When Wilibald and his companion Tidberht reached Rome they had been absent seven years, and their travels had made them personages of such interest that the Pope interviewed them. Wilibald at the Pope’s suggestion agreed to join Boniface in Germany. Wunebald, the brother whom he had left in Italy, had met Boniface in Rome in 738 and had travelled back with him. Wilibald also settled in Germany and was made bishop of the new see of Eichstätt. Here he came across the nun, who was so fired by his account of his travels that she undertook to record them.

After she had finished this work she was moved to write a short account of the life of Wunebald[438]. It is written in a similar style and contains valuable historical information, but it has not the special interest of the other account.

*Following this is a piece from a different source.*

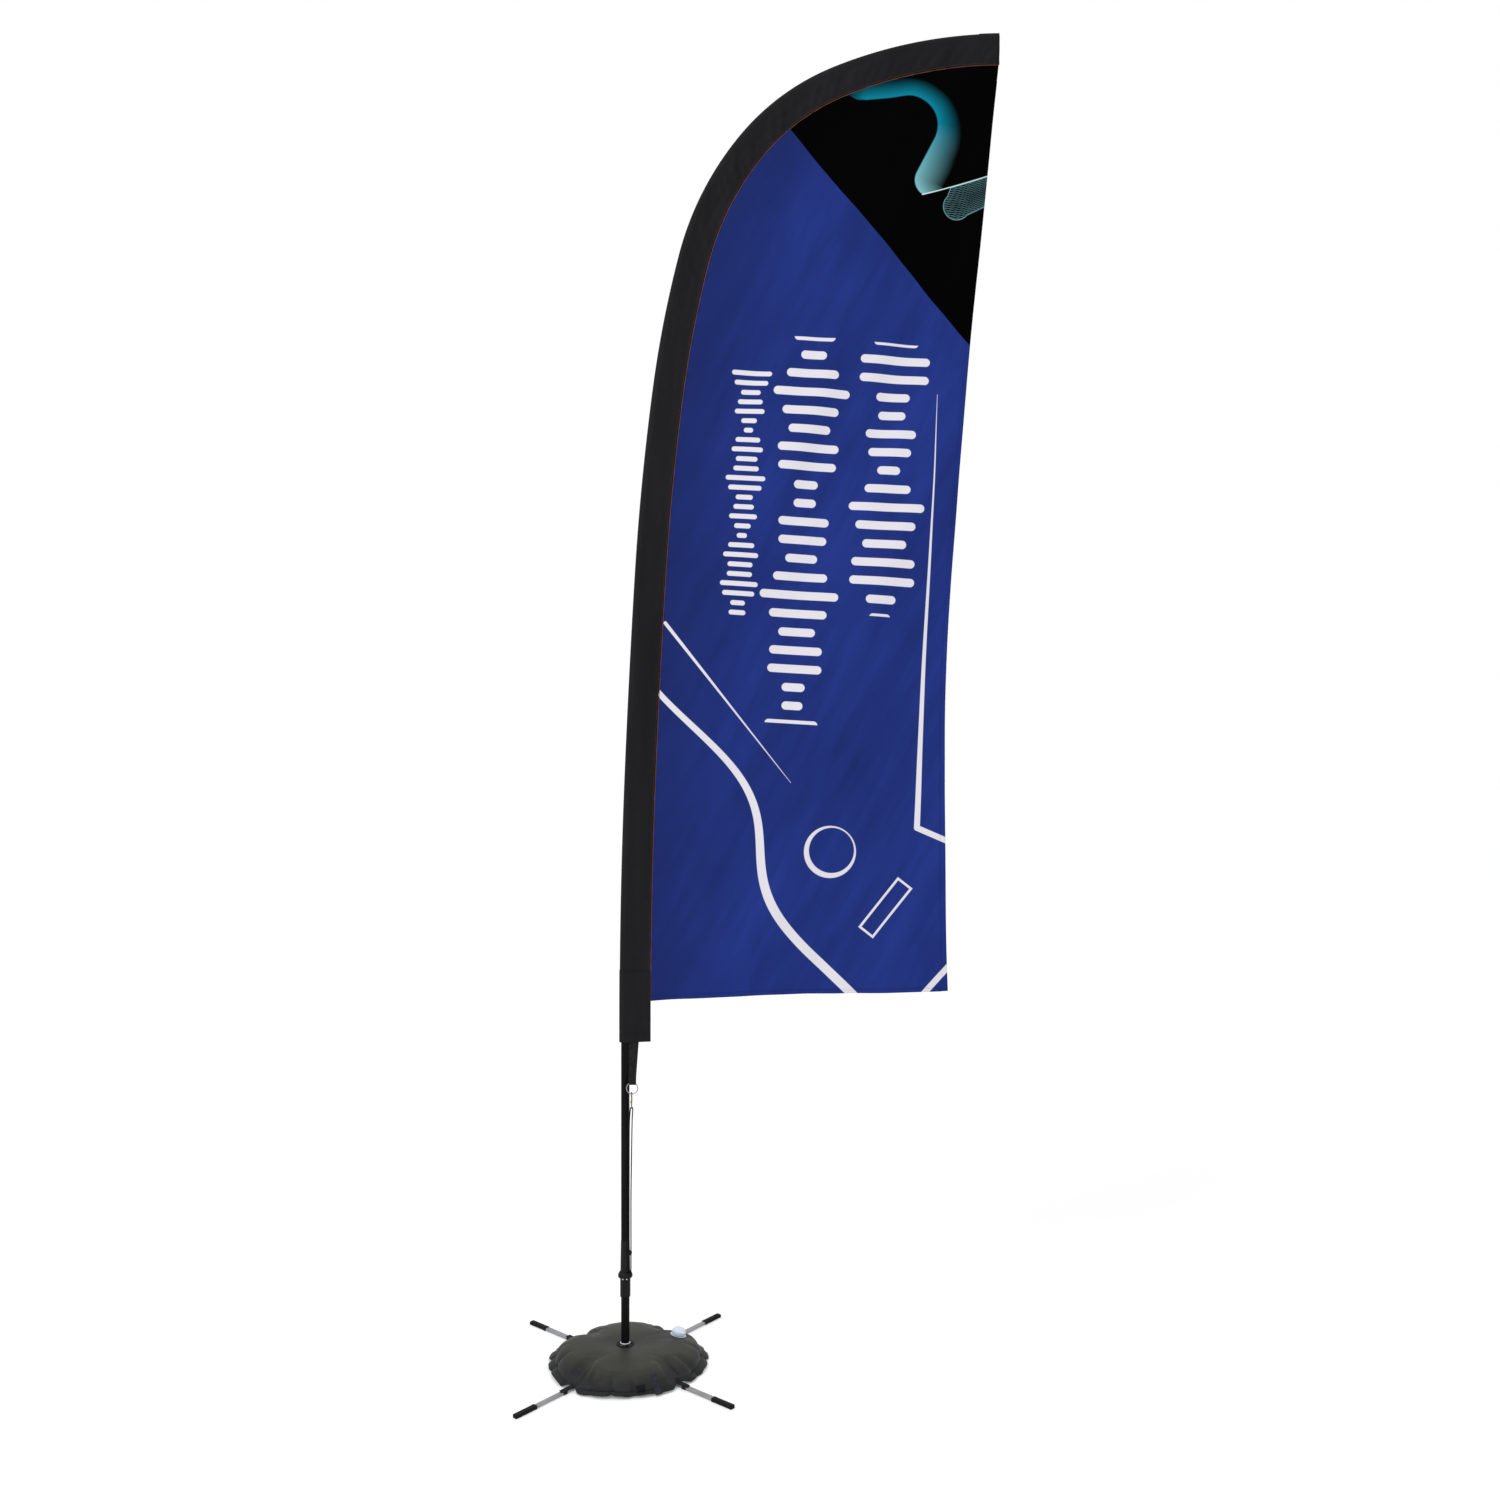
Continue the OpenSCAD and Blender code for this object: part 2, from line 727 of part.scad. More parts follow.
// A point of a Bezier curve with three or four control points
function bezier(c, t) = len(c) == 3
    ? (1 - t) * (1 - t) * c[0] + 2 * t * (1 - t) * c[1] + t * t * c[2]
    : pow(1 - t, 3) * c[0] + 3 * t * pow(1 - t, 2) * c[1] + 3 * t * t * (1 - t) * c[2]
        + pow(t, 3) * c[3];
free_corner = [840, 966];
tip_seam = sleeve_point(pole_end, sleeve_w);
foot_seam = sleeve_point(foot_s, sleeve_w);
// The free edge, from the tip down, and the bottom edge, from the free corner to the sleeve
free_edge = [for (i = [0 : 24]) bezier([tip_seam, [870, 2400], [800, 1805], free_corner], i / 24)];
bottom_edge = [for (i = [0 : 10]) bezier([free_corner, [305, 962], foot_seam], i / 10)];
seam_edge = [for (s = stations) if (s >= foot_s) sleeve_point(s, sleeve_w)];

module cloth(t) {
    rotate([90, 0, 0])
        linear_extrude(t, center = true)
        polygon(concat(seam_edge, [for (i = [1 : 24]) free_edge[i]],
            [for (i = [1 : 9]) bottom_edge[i]]));
}

// A strip of the hems' width along each free edge, reaching past the cloth's outline
module side_strip() {
    rotate([90, 0, 0])
        linear_extrude(8, center = true)
        polygon(concat(
            [free_edge[0] + [-hem_w, 20]], [for (p = free_edge) p - [hem_w, 0]],
            [free_corner - [hem_w, 20], free_corner + [20, -20]],
            [for (i = [24 : -1 : 0]) free_edge[i] + [20, 0]], [free_edge[0] + [20, 20]]));
}

module bottom_strip() {
    rotate([90, 0, 0])
        linear_extrude(8, center = true)
        polygon(concat(
            [bottom_edge[0] + [20, hem_w]], [for (p = bottom_edge) p + [0, hem_w]],
            [foot_seam + [-20, hem_w], foot_seam - [20, 20]],
            [for (i = [10 : -1 : 0]) bottom_edge[i] - [0, 20]], [bottom_edge[0] + [20, -20]]));
}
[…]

Wunebald on coming into Germany had first stayed at Mainz, then he travelled about with Boniface, and finally he settled at Heidenheim where he made a clearance in the midst of a wooded wilderness and dwelt there with a few younger men. He was active in opposing idolatrous customs, but does not appear to have been satisfied with his work. He died about the year 765, and his brother Wilibald, bishop of Eichstätt, and his sister, of whom mention is now made for the first time, came to his monastery to assist at the translation of his corpse. The sister took charge of his settlement, apparently for a time only, for the monastery at Heidenheim continued to be under the rule of an abbot and there is no evidence that women belonged to it.